WHAT YOU ARE ASKED TO DO - Can the data below be echoed back word for word?

......

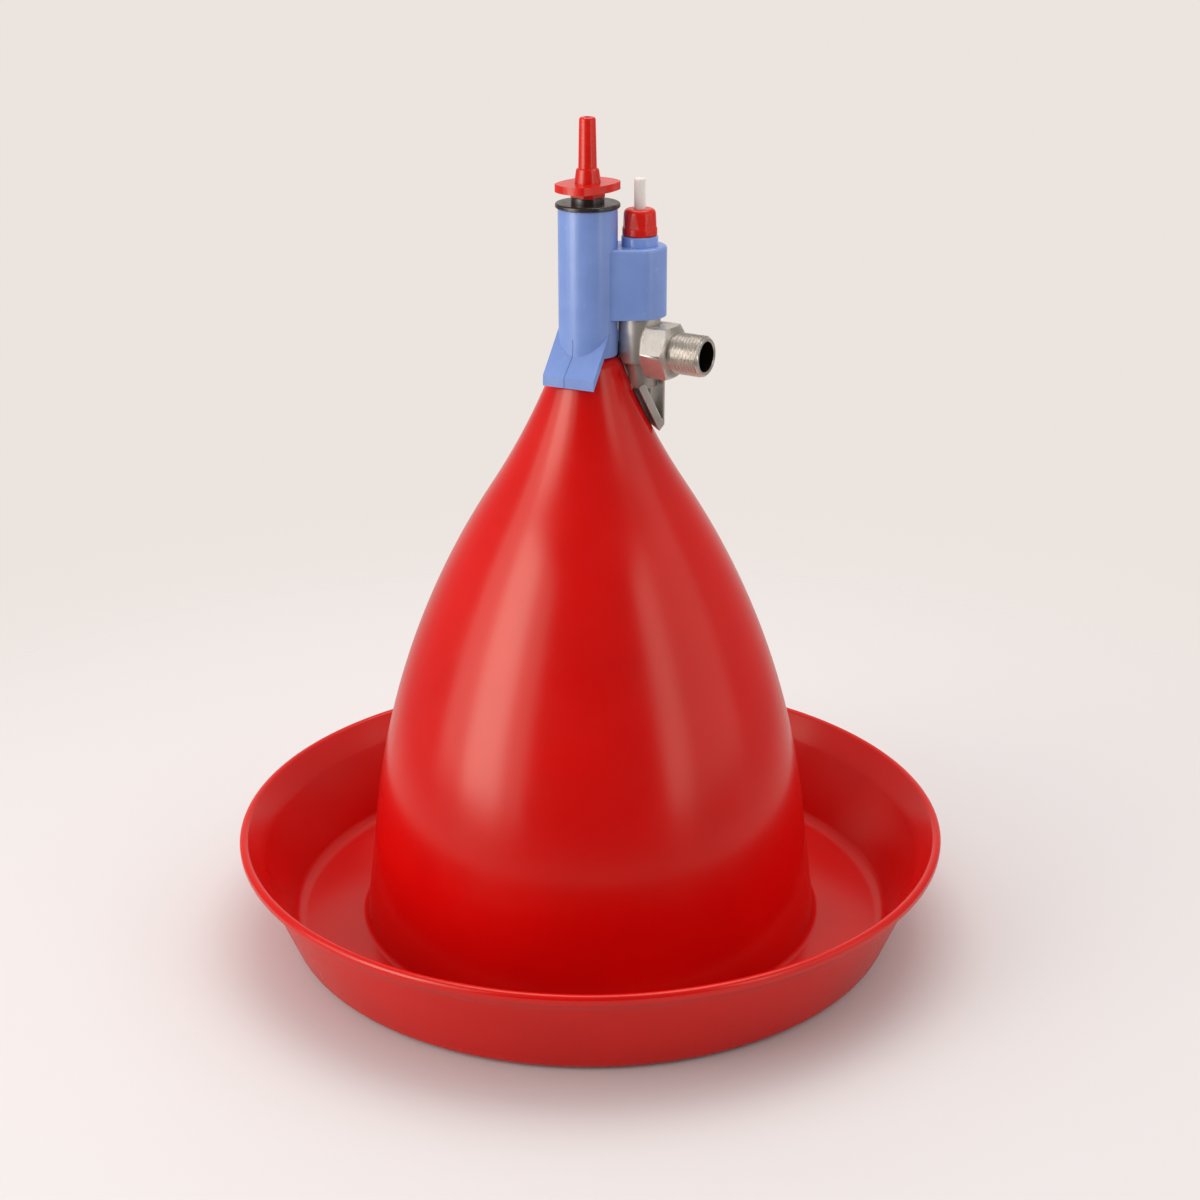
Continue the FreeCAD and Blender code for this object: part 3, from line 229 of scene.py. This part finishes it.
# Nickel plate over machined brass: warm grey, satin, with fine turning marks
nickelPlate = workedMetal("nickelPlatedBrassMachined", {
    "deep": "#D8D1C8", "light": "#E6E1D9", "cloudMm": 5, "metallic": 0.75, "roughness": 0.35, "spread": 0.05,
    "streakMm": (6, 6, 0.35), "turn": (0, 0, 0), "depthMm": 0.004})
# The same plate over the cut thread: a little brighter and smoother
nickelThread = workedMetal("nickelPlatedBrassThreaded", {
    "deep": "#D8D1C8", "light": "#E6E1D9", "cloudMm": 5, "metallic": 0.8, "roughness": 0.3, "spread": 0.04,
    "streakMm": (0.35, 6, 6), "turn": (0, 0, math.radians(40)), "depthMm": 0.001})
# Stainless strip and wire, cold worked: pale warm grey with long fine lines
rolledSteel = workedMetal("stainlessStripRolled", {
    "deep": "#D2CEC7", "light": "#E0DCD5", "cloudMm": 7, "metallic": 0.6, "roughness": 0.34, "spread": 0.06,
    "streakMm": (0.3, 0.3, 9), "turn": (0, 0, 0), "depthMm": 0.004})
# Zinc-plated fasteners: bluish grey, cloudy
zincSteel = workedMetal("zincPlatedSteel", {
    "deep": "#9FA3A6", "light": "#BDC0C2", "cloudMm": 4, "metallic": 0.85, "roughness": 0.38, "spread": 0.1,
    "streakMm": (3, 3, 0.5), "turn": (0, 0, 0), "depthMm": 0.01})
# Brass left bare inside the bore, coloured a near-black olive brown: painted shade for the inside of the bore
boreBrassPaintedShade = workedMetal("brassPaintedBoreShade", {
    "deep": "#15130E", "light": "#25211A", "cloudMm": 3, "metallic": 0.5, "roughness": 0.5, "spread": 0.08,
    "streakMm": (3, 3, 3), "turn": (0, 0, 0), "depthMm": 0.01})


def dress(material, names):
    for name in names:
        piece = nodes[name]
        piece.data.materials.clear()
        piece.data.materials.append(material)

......

FINAL RESULT -
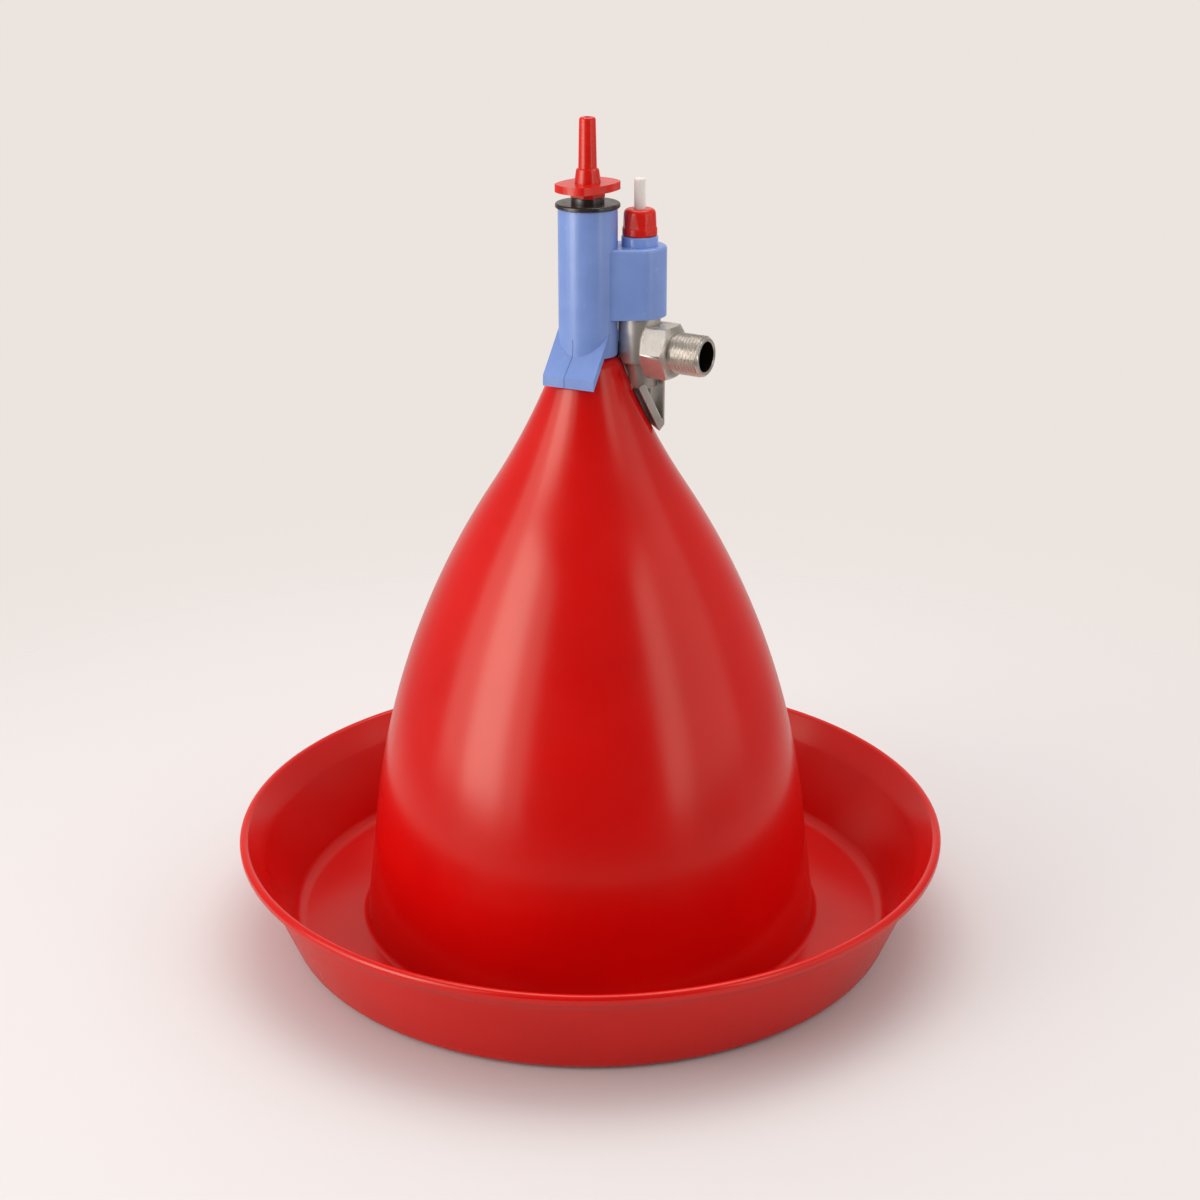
Continue the FreeCAD and Blender code for this object: part 3, from line 229 of scene.py. This part finishes it.
# Nickel plate over machined brass: warm grey, satin, with fine turning marks
nickelPlate = workedMetal("nickelPlatedBrassMachined", {
    "deep": "#D8D1C8", "light": "#E6E1D9", "cloudMm": 5, "metallic": 0.75, "roughness": 0.35, "spread": 0.05,
    "streakMm": (6, 6, 0.35), "turn": (0, 0, 0), "depthMm": 0.004})
# The same plate over the cut thread: a little brighter and smoother
nickelThread = workedMetal("nickelPlatedBrassThreaded", {
    "deep": "#D8D1C8", "light": "#E6E1D9", "cloudMm": 5, "metallic": 0.8, "roughness": 0.3, "spread": 0.04,
    "streakMm": (0.35, 6, 6), "turn": (0, 0, math.radians(40)), "depthMm": 0.001})
# Stainless strip and wire, cold worked: pale warm grey with long fine lines
rolledSteel = workedMetal("stainlessStripRolled", {
    "deep": "#D2CEC7", "light": "#E0DCD5", "cloudMm": 7, "metallic": 0.6, "roughness": 0.34, "spread": 0.06,
    "streakMm": (0.3, 0.3, 9), "turn": (0, 0, 0), "depthMm": 0.004})
# Zinc-plated fasteners: bluish grey, cloudy
zincSteel = workedMetal("zincPlatedSteel", {
    "deep": "#9FA3A6", "light": "#BDC0C2", "cloudMm": 4, "metallic": 0.85, "roughness": 0.38, "spread": 0.1,
    "streakMm": (3, 3, 0.5), "turn": (0, 0, 0), "depthMm": 0.01})
# Brass left bare inside the bore, coloured a near-black olive brown: painted shade for the inside of the bore
boreBrassPaintedShade = workedMetal("brassPaintedBoreShade", {
    "deep": "#15130E", "light": "#25211A", "cloudMm": 3, "metallic": 0.5, "roughness": 0.5, "spread": 0.08,
    "streakMm": (3, 3, 3), "turn": (0, 0, 0), "depthMm": 0.01})


def dress(material, names):
    for name in names:
        piece = nodes[name]
        piece.data.materials.clear()
        piece.data.materials.append(material)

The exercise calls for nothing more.